Solaris 10 releases up to and including Solaris 10 8/07 ("S10U4") incorrectly detect newer Intel processors produced since 2007. This problem leads to the 64-bit Solaris kernel crashing (and usually causing a triple fault) almost immediately during startup, in both virtualized and physical environments.
The recommended solution is upgrading to at least Solaris 10 5/08 ("S10U5"). Alternative solutions include forcing Solaris to always boot the 32-bit kernel or applying a patch for bug 6574102 (while Solaris is using the 32-bit kernel).
When using more than one CPU, Solaris 10 releases 5/08 ("S10U5"), 10/08 ("S10U6"), and 5/09 ("S10U7") may take a long time to boot and may print warnings on the system console regarding failures to read from disk. This is a bug in Solaris 10 which affects specific physical and virtual configurations. It is caused by trying to read microcode updates from the boot disk when the disk interrupt is reassigned to a not yet fully initialized secondary CPU. Disk reads will time out and fail, triggering delays (approx. 45 seconds) and warnings.
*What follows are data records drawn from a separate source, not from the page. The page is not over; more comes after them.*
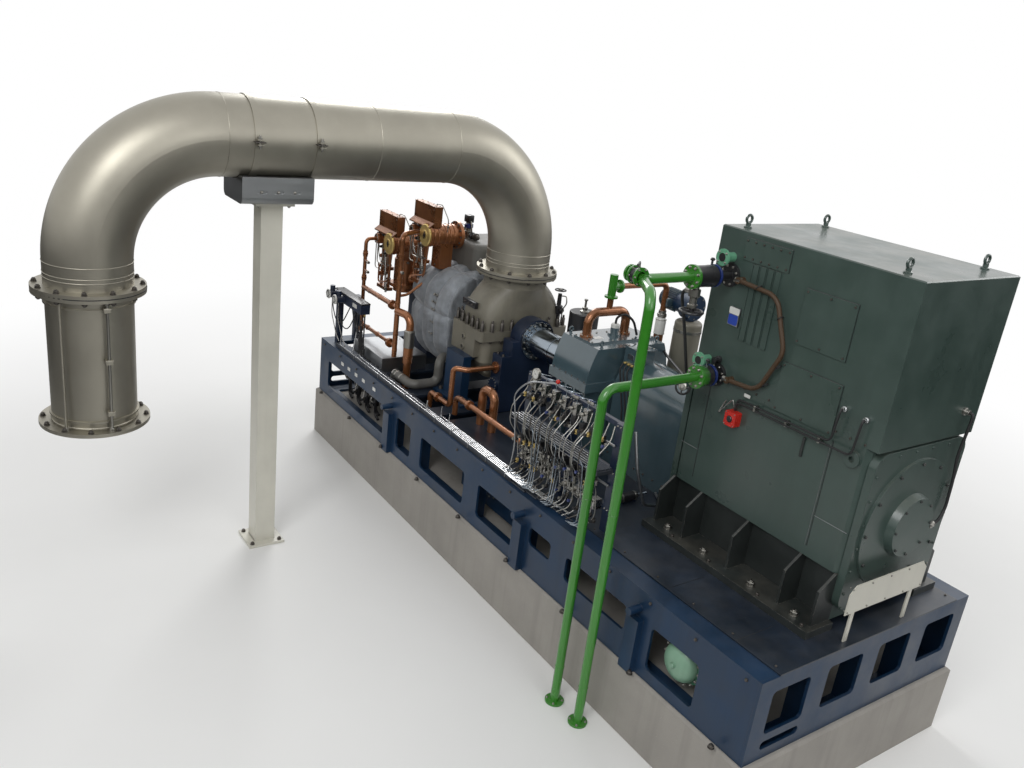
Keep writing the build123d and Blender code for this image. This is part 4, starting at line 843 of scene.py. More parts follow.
class TURBINE_OT_duct_fittings(bpy.types.Operator):
    """Nuts on the duct's flanges, weld beads, and the bolts of clamps, saddle and column"""

    bl_idname = "turbine.duct_fittings"
    bl_label = "Duct Fittings"

    radius = 0.35
    bolt_circle = 0.415
    plate = 0.032
    packing = 0.0016

    def execute(self, context):
        kit = Kit("duct_fittings")
        low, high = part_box("duct_turbine_elbow")
        x = (low.x + high.x) / 2
        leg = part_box("duct_outer_elbow")[0].y + (high.x - low.x) / 2
        crown = high.z - self.radius
        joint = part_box("expansion_joint")[0].z + self.plate
        self.flanges(kit, x, leg, low.z, joint)
        self.beads(kit, x, leg, low.z, crown, joint)
        self.ties(kit, x, leg, low.z - self.plate, joint)
        self.clamps(kit, crown)
        self.column(kit, x)
        return kit.close()

    def flanges(self, kit, x, leg, foot, joint):
        """Nuts on both sides of the two upper joints and on top of the lowest flange, and the packings."""
        rows = [(y, foot + side * self.plate, side) for y in (0, leg) for side in (1, -1)]
        for y, z, side in rows + [(leg, joint, 1)]:
            places = ring_of(12, (x, y, z), up * side, self.bolt_circle, math.radians(15))
            each(nut, kit["dark_bolt"], places, up * side, 0.024)
        for y in (0, leg + self.packing):
            band(kit["black_enamel"], (x, y, foot), up, 0.4472, 0.008, self.packing, 64)

    def beads(self, kit, x, leg, foot, crown, joint):
        """Weld beads round both legs and the run, and the rings at the ends of the expansion joint."""
        for place in grid(x, (0, leg), (foot + 0.105, foot + 0.14, foot + 0.23)):
            hoop(kit["duct_steel"], place, up, self.radius, 0.0035, 64, 5)
        for y in (leg + 1.06, -1.06, -1.9):
            hoop(kit["duct_steel"], (x, y, crown), far_way, self.radius, 0.003, 64, 5)
        for z in (joint + 0.012, joint + 1.12):
            hoop(kit["duct_steel"], (x, leg, z), up, self.radius - 0.004, 0.006, 64, 6)

    def ties(self, kit, x, leg, foot, joint):
        """Two tie bolts through the lowest flanges, one with its long rod and brackets."""
        for dx, dy in ((0.276, -0.276), (0.392, 0.06)):
            nut(kit["bright_bolt"], (x + dx, leg + dy, joint), up, 0.026)
            nut(kit["bright_bolt"], (x + dx, leg + dy, foot), down, 0.026)
        at = local((x + 0.392, leg + 0.06, 0))
        rod(kit["bright_bolt"], at(0, 0, joint), at(0, 0, foot), 0.013, 12)
        for z in (joint + 0.16, joint + 0.62, foot + self.plate - 0.1):
            rod(kit["duct_steel"], at(-0.062, -0.01, z), at(0.004, 0, z), 0.014, 8)
            block(kit["duct_steel"], at(0, 0, z), (0.04, 0.06, 0.04), 0.004)

    def clamps(self, kit, crown):
        """Bolts and dark plates between the ears of the two bands."""
        low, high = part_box("duct_clamps")
        x = high.x - 0.03
        for y in ends(low.y, high.y, 0.03):
            for side, way in ((0.022, up), (-0.022, down)):
                nut(kit["bright_bolt"], (x, y, crown + side), way, 0.02)
                bar(kit["bright_bolt"], (x, y, crown), up, side * 2.6, 0.01)
            block(kit["dark_bolt"], (high.x - 0.0395, y, crown), (0.071, 0.09, 0.01))

    def column(self, kit, x):
        """Nuts in the saddle's slots, under its plate and on the anchors of the foot, and weld beads."""
        low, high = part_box("duct_saddle")
        y = (low.y + high.y) / 2
        slots = grid(high.x - 0.012, (y - 0.15, y, y + 0.15), low.z + 0.11)
        each(nut, kit["bright_bolt"], slots, ahead_way, 0.014)
        corners = ((x - 0.14, x + 0.14), (y - 0.14, y + 0.14))
        each(nut, kit["dark_bolt"], grid(*corners, 0.025), up, 0.022)
        each(nut, kit["bright_bolt"], grid(*corners, low.z - 0.025), down, 0.016)
        for z in (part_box("duct_column")[0].z + 0.026, low.z - 0.026):
            for side in (-0.1, 0.1):
                for bead_y in (y + 0.1, y - 0.1):
                    rod(kit["board_white"], (x + side, bead_y, z), (x - side * 0.98, bead_y, z), 0.006, 6)


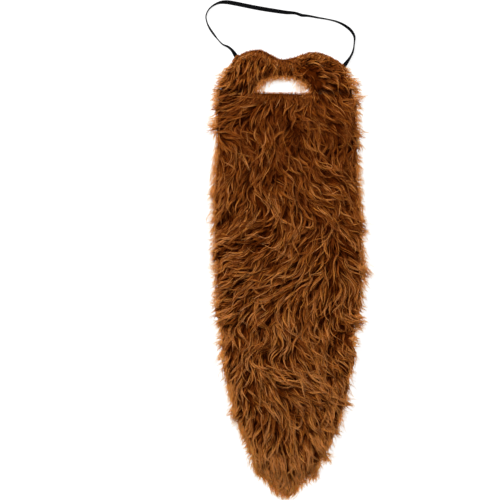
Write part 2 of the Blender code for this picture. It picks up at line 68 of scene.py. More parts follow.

The recommended solution is upgrading to at least Solaris 10 10/09 ("S10U8") which includes a fix for this problem. Alternative solutions include restricting the number of virtual CPUs to one or possibly using a different storage controller.
Solaris 2.6, 7 and 8 releases up to and including Solaris 8 4/01 ("S8U4") incorrectly set up Machine Check Exception (MCE) MSRs on Pentium 4 and some later Intel CPUs. The problem leads to the Solaris kernel crashing (and usually causing a triple fault) almost immediately during startup, in both virtualized and physical environments. Solaris 9 and later releases are not affected by this problem, and neither is Solaris 2.5.1 and earlier.
The recommended solution is upgrading to at least Solaris 8 7/01 ("S8U5"). Alternative solutions include applying a patch for bugs 4408508 and 4414557 (on an unaffected system).